Each parent have their own struggles, but when it comes to caring for our children, we’re all on the same boat. Mommies, read this mom’s experience of caring for a G6PD positive baby.
In her story, you’ll read:
- What is G6PD?
- How her son’s condition affects her day-to-day activities
- Caring for a G6PD positive baby
I’m a mom from the Philippines and my son has Glucose-6-Phosphate-Dehydrogenase Deficiency or better known as G6PD. I want to share what it’s like to be me – a parent caring for a G6PD-positive baby.
How we learned about his condition
A few days after my son was born, a friend dropped by our house to see him. She was so happy to see my newborn so she held him and even took a picture with him. She then pointed out to me that there was a small bump near my baby’s navel, and it appears that it has pus in it. I didn’t know how it got there. I got worried so I decided to take him to the pediatrician for a checkup. My mom accompanied me and the baby to the hospital.
After checking on my newborn, the doctor told us that baby would have to be admitted in the hospital for a week because he had jaundice. He was only 6 days old at the time. I was so nervous, especially when they had to insert an IV needle on him, and I left the room and let my mom watch the nurses while doing it, and I was breaking down in tears.
Shortly after that, the doctor explained in more detail why my son had to be admitted. Turns out that the baby has sepsis, an infection in the blood that he got when I had a urinary tract infection when I was pregnant.
As much as I wanted to break down about my newborn’s condition, I couldn’t because he was so strong. He was a fighter. After 3 days of staying in the hospital, the doctor told us that we can already go home to complete his medication. I was so proud of my son for fighting, and I think my liquid gold helped him recover faster.
After a month, I received a text from the lying-in clinic staff saying the newborn screening result was ready and I needed to go there right away. I asked my mother to go there as soon as possible, and when she got there, the midwife explained that result showed that my son is positive for G6PD.
Caring for a G6PD positive baby
I got so anxious upon learning that so I did some research about it and I found out that he got it because my blood and his father’s blood were not compatible and that he got his condition from me. I couldn’t believe that something like that could happen. But I cried a lot and blamed myself for that.
Four months later, he had to undergo a confirmatory test, and despite our hopes for a favorable result, he tested positive with a score 10.91 (the normal for babies 6 to 12 months up was 12).
This was the time that we accepted our son’s condition. And instead of sulking, I decided to learn more about G6PD. I found a group on social media called G6PD Community where moms have kids who had the same condition as my son.
I read on some posts that G6PD is when the body doesn’t have enough of an enzyme called G6PD (glucose-6-phosphate-dehydrogenase). This enzyme is responsible for the proper function of the red blood cells, and a lack of this enzyme can cause hemolytic anemia.
That got me thinking: it is not an allergy nor a disease, but even though it has no cure, as long as you never expose your child to those on the “things to avoid” list, nothing would happen to him.

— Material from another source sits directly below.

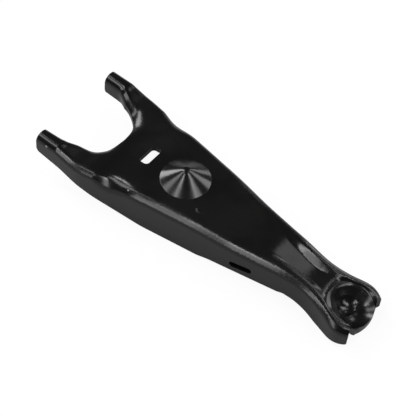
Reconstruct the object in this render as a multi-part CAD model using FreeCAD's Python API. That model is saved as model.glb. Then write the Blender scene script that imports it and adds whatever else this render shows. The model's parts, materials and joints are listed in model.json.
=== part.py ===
import FreeCAD, Part
import math
import os
from FreeCAD import Vector

# Clutch release fork: one stamping of sheet steel, in millimetres.
# +X runs from the two tine tips to the push-rod cup, +Z is up, and the part is mirror-symmetric about Y = 0.
# The origin is the centre of the pivot ball that the fork rocks on.
# The shape is drawn with the flat web's top face at z = 0 and moved to the pivot at the very end.

# Sheet
SHEET = 3.2                 # thickness

# Tines and the mouth that straddles the release bearing
TIP_X = -73.6               # plain ends of the tines
TIP_CORNER_R = 2.6          # lower corner of those ends
TINE_HALF = 31.0            # outer face of the tine flanges
TINE_WIDTH = 8.5            # width of the tines at the tips
TINE_WIDENING = 0.6         # how much wider they are where their walls turn in
TINE_WALL_R = 9.0           # round of that turn
MOUTH_X = -61.0             # centre of the flanged mouth
MOUTH_STEP = 3.5            # the mouth arc's radius below the tines' half opening there
MOUTH_LEAD = 1.5            # the tine walls turn in this far before the mouth's centre
MOUTH_LAND = 5.1            # web between the mouth and the tapered body
PUNCH_LEAD = 2.0            # the plain punched edge, measured from the mouth arc
PUNCH_OVER = 0.2
TINE_BEND_R = 4.0           # outer bend radius on the tines
PAD_RISE = 3.4              # height of the tip pads above the web
PAD_LENGTH = 13.0           # length of the tip pads
PAD_STEP = 0.9              # drop behind the pads
PAD_BLEND_R = 5.0           # blend radii of that drop
PAD_FALL = 12.1             # length of the fall from the pads to the web
TINE_FOOT_R = 30.0          # blend radius at its foot

# Body
SHOULDER_LEAD = 9.0         # the sides turn from parallel to tapered this far before the body
SHOULDER_R = 40.0
JOIN = 0.12                 # the arm's bend starts this much rounder than the tines' bend
WIDE_BEND_R = 7.5           # bend radius at the root of the tines
WIDE_BEND_END = -12.0
BODY_BEND_R = 5.0           # bend radius along the arm
CUP_BEND_R = 3.8            # bend radius round the cup
ARCH_RISE = 1.6             # web raised under the pivot dome
ARCH_LEAD = 4.5             # the rise to it starts this far behind the front of the body
ARCH_BACK_X = 44.0          # end of the fall from it
ARCH_HALF = 16.0            # half length of its level top

# Neck and cup end
NECK_X = 82.0               # narrowest place of the arm
NECK_HALF = 11.7
FLARE_X = 106.0             # centre of the round flare about the cup
FLARE_R = 16.6
END_X = 115.8               # end of the lip on the centre line
END_R = 20.0                # round of the lip in plan
END_CUT = math.radians(63.0)    # the flange ends are cut on this line from the flare's centre
SLOPE = 0.22                # fall of the cup end
SLOPE_X = 73.0              # middle of the bend into that fall
SLOPE_BLEND = 18.0          # length of that bend
TROUGH_X = 54.0             # where the trough in the neck starts
TROUGH_LENGTH = 22.0        # length over which it reaches its depth
TROUGH_DEPTH = 3.0
TROUGH_BANK = 4.2           # width of the trough's banks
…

So I armed myself with the right information to make sure he would be okay.
The main thing to know if you are a parent of a child with G6PD is all the food restrictions. When my son started eating solids, it was easy for me to prepare the food that he would eat. But as he grew older, I can’t feed him purees anymore so I had to think of different dishes to cook that he could eat.
I memorized all the foods that were prohibited for a child in his condition. Sometimes I would feel sad, that he couldn’t even have simple things like taho because even though it’s healthy to most, children with G6PD could not have soy.
Having a G6PD-deficient son is really not easy. You need to be picky when it comes to what to feed him because if he ate something that’s not allowed, it may have a negative effect on his health.
So mommies who are in the same boat, always be careful about what food you’re giving your child. Some say that it’s okay to give small amounts of restricted food, but I just wouldn’t risk it. For me, it’s better to be careful than be sorry.
Parents’ Guide: 7 important things you need to know about newborn screening
ALAMIN: Ano ang G6PD deficiency, at paano ito naiiwasan?
Parents’ Guide: Here’s what you should know about G6PD deficiency in children
My firstborn is now 5 years old and healthy as ever. I gave birth to his younger brother, and I’m lucky that he doesn’t have G6PD. They say not all of your children will have it. I hope that if I ever got pregnant again, that he or she won’t have the condition too, as it’s really challenging to live with.
Despite the struggles and the challenges, I still thank God for giving me the opportunity to become a mom, and for helping me care for a G6PD positive baby.
So to those parents who have a child with G6PD, don’t lose hope. Everything will be okay as long as you stick to what’s recommended and follow the food restrictions.
To parents of children with special needs, and every parent who’s struggling, just keep fighting. Every child is a blessing. Let’s give our love to them and care for them the best way we know how.